## START SUPPLIED DATA

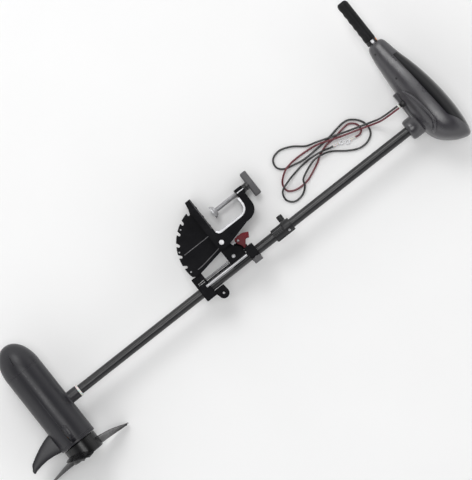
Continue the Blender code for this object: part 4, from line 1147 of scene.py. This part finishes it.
def seam_zone(margin):
    """Everything above the seam, widened by a margin."""
    front, *rest = SEAM
    rear = rest[-1]
    points = [(1.3, front[0] - margin), (front[1] + margin, front[0] - margin)]
    points += [(s + margin, t) for t, s in rest]
    points += [(rear[1] + margin + 0.004, rear[0] - 0.01), (1.3, rear[0] - 0.01)]
    return plate("zone_form", "head_plastic", points, (-0.1, 0.1))


def head():
    housing = head_skin("head_form", "head_plastic")
    profile = ((0.0, 1.176), (0.028, 1.176), (0.028, 1.134), (0.0268, 1.129), (0.0245, 1.1262),
               (0.0, 1.1262))
    boss = turned("boss_form", "head_plastic", profile, "along", bevel=0.0015)
    base = slab("base_form", "head_plastic", (1.1512, 1.168), (0.015, 0.094), (-0.02, 0.02), 0.003)
    fuse(housing, boss, bake(base))
    bore = tube("bore_form", "head_plastic", 0.0109, 0.0, (0.18, 0.26), "across", (GRIP_S, 0, 0), 64)
    socket = tube("socket_form", "head_plastic", BORE_RADIUS, 0.0, (1.1, 1.15), "along", segments=64)
    cut(housing, seam_zone(0.0), bore, socket)
    stands_for(housing, "head_housing")
    cover = combine("INTERSECT", head_skin("cover_form", "gloss_black"), [seam_zone(0.0007)])
    stands_for(cover, "head_cover")
    for obj in (housing, cover):
        obj.data.set_sharp_from_angle(angle=math.radians(40.0))
    lip()
    for i, (t, s) in enumerate(((0.2, 1.1785), (0.1213, 1.1815))):
        h = skin_height(s, t)
        lean = (skin_height(s - 0.002, t) - skin_height(s + 0.002, t)) / 0.004
        screw_head("head_housing", "head_screw_%d" % i, (s, t, h), (lean, 0.0, 1.0), 0.003, 0.0008, 2,
                   "black_plastic")


def lip():
    """Raised moulding that arches over the shaft's boss, following the skin on each side of the head."""
    path = catmull([(1.1735, 0.09), (1.1835, 0.056), (1.1885, 0.025), (1.1905, -0.002),
                        (1.1885, -0.019), (1.18, -0.033), (1.17, -0.042)], 8)
    count = len(path) - 1
    for side, name, relief in ((1, "near", 0.0085), (-1, "far", 0.0034)):

        def surface(x, angle):
            here = round(x * count)
            s, t = path[here]
            ahead = Vector(path[min(count, here + 1)]) - Vector(path[max(0, here - 1)])
            across = Vector((-ahead.y, ahead.x)).normalized()
            size = taper(x, 0.12) ** 0.5
            wide = 0.0055 * size * math.cos(angle)
            s, t = s + across.x * wide, t + across.y * wide
            return at(s, t, side * (skin_height(s, t) - 0.0004 + relief * size * math.sin(angle)))

        rides_with(sculpted("boss_arch_" + name, "head_plastic", surface, count, 24), "head_housing")


def tiller():
    near, far = span("twist_grip", T)

    def surface(x, angle):
        t = near + (far - near) * x
        nose = max(0.0, (x - 0.9) / 0.1)
        body = 0.015 * (1.0 - 0.35 * nose ** 3)
        body -= 0.0007 * max(0.0, 1.0 - x / 0.02)
        if x < 0.92:
            body -= 0.00045 * (0.5 + 0.5 * math.cos(20 * angle)) * min(1.0, x / 0.05, (0.92 - x) / 0.05)
        under = max(0.0, -math.cos(angle)) ** 2
        if 0.08 < x < 0.88:
            body -= 0.0013 * under * (0.5 - 0.5 * math.cos(math.tau * 5 * (x - 0.08) / 0.8))
        return at(GRIP_S + body * math.cos(angle), t, body * math.sin(angle))

    grip = sculpted("grip_form", "grip_rubber", surface, 160, 120)
    bore = tube("bore_form", "grip_rubber", 0.0108, 0.0, (near - 0.01, 0.345), "across", (GRIP_S, 0, 0), 48)
    stands_for(cut(grip, bore), "twist_grip")
    back, front = span("speed_dial", T)
    dial = tube("dial_form", "black_plastic", 0.0145, 0.0108, (back, front), "across", (GRIP_S, 0, 0), 72,
                0.0006)
    silver = slab("dial_mark", "bright_steel", (1.1905, 1.1985), (back + 0.0008, front - 0.0008),
                  (0.013, 0.015), 0.0004)
    amber = slab("dial_dot", "copper", (1.204, 1.2068), (back + 0.001, front - 0.001), (0.004, 0.0085),
                 0.0004)
    stands_for(gather(dial, silver, amber), "speed_dial")
    stands_for(tube("tiller_form", "bright_steel", 0.0105, 0.0085, span("tiller_tube", T), "across",
                    (GRIP_S, 0, 0), 64), "tiller_tube")


# ---------- whole object

for build in (camera, studio, paint_frame, battery_lead, motor, nose, end_cap, fin, propeller, shaft,
              depth_collar, swivel, lever, lock, bracket, quadrants, clamps, head, tiller):
    build()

## END SUPPLIED DATA

### [SHORT EXERCISE]
Reproduce exactly, please, only the lines from the start of the data above to the line that contains "points, (-0.1, 0.1))", with both ends kept.

### [RESPONSE TO THE EXERCISE]
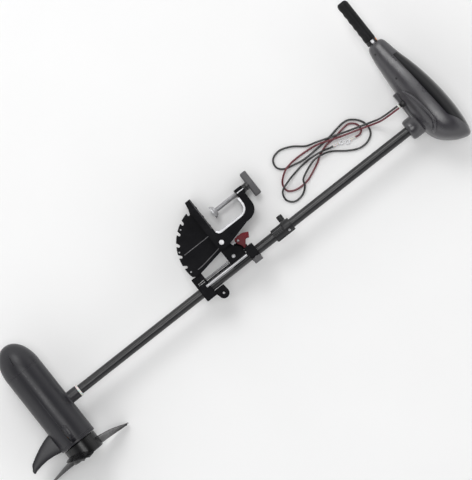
Continue the Blender code for this object: part 4, from line 1147 of scene.py. This part finishes it.
def seam_zone(margin):
    """Everything above the seam, widened by a margin."""
    front, *rest = SEAM
    rear = rest[-1]
    points = [(1.3, front[0] - margin), (front[1] + margin, front[0] - margin)]
    points += [(s + margin, t) for t, s in rest]
    points += [(rear[1] + margin + 0.004, rear[0] - 0.01), (1.3, rear[0] - 0.01)]
    return plate("zone_form", "head_plastic", points, (-0.1, 0.1))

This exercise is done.